Scientists survey seabed fractured by Japan quake
Scientists on Thursday launched a mission to the seabed off Japan where a massive quake triggered last year's devastating tsunami, to get their first proper look at the buckled ocean floor.
Researchers from Germany and Japan are sending high-tech vehicles to probe the seabed up to 7,000 metres below the surface where the massive seismic shock hit last March.
"We want to deploy instruments on the sea floor and also map the area to see the large changes caused by the earthquake," said Gerold Wefer, who is leading the project.
His team said the data gathered from the month-long mission covering a rupture zone stretching hundreds of kilometres would help them understand the mechanism of huge quakes and the tsunamis they can spawn.
The mission comes as Japan readies to mark the first anniversary of the 9.0 magnitude quake that unleashed a huge tsunami on March 11.

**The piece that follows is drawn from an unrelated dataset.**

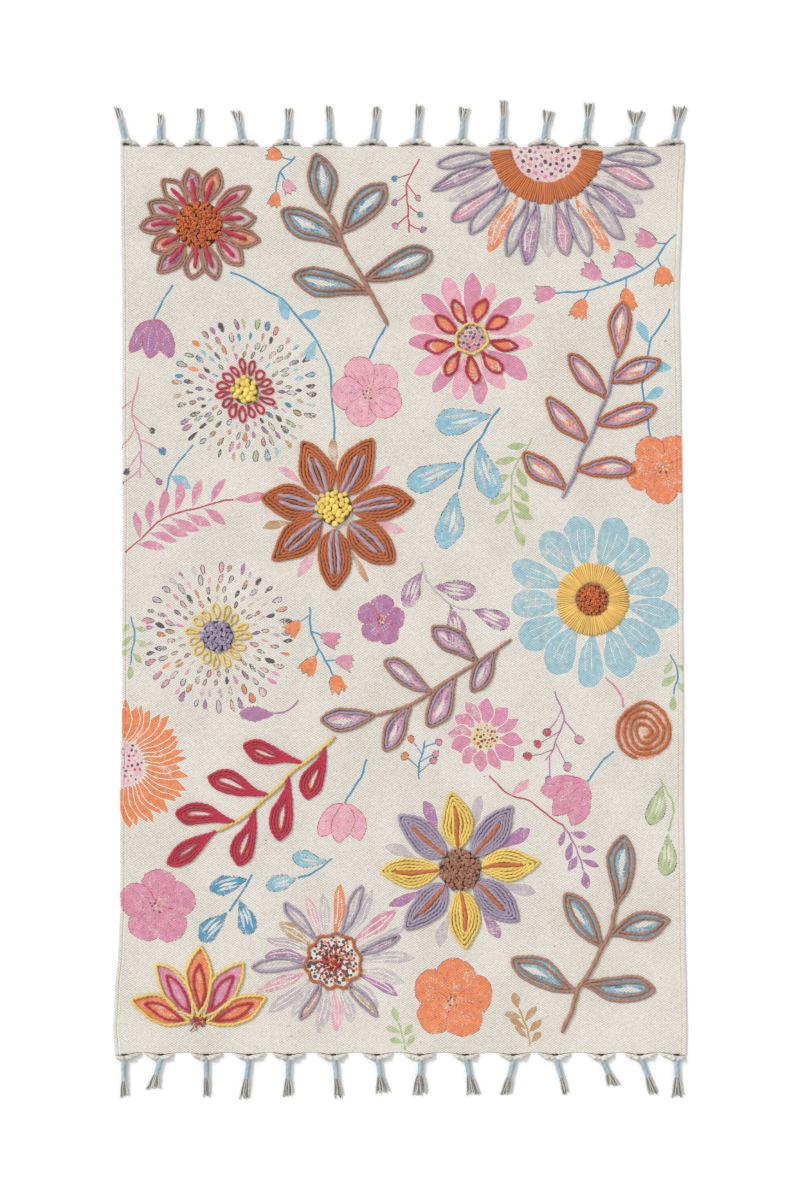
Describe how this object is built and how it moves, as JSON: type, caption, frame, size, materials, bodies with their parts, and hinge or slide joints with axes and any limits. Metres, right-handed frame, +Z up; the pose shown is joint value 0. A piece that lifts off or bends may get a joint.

More than 19,000 people died and vast tracts of coastline were crushed by towering waves that rushed ashore, swamping the Fukushima Daiichi nuclear power plant and sparking the worst atomic accident in a generation.
Wefer, director of the German Centre for Marine Environmental Changes at Bremen University, told reporters he was feeling 'quite high' ahead of the start of the mission.
He said scientists would see 'huge cracks' in rocks that run parallel to the trench off the main Japanese island of Honshu.
"The rocks were broken into pieces" by the quake, releasing fluid and gas into the ocean, he said.
The team will use an autonomously controlled 5.5-metre vehicle, which looks like a small submarine, to map the sea floor with a multibeam sonar device.
The mothership from which the vehicle will be launched is equipped with echo sounders and will map several longer profiles extending from the shelf off Honshu across the deep-sea trench.
The new maps will be compared with profiles Japan had earlier obtained to shed light on what happened on the sea floor when the quake hit.
The epicentre of the quake was in the Pacific some 130 kilometres off Honshu, where an ocean tectonic plate slides below Japan.
A remotely-controlled 3.5-tonne vehicle, equipped with cameras, sonar and lights and cabled to the ship, will install instruments at boreholes drilled earlier to activate a system to precisely measure future earthquakes.
The mission will also take sediment samples from the trench area, whose analysis scientists hope will help them find a very rough timing for the next huge tremor.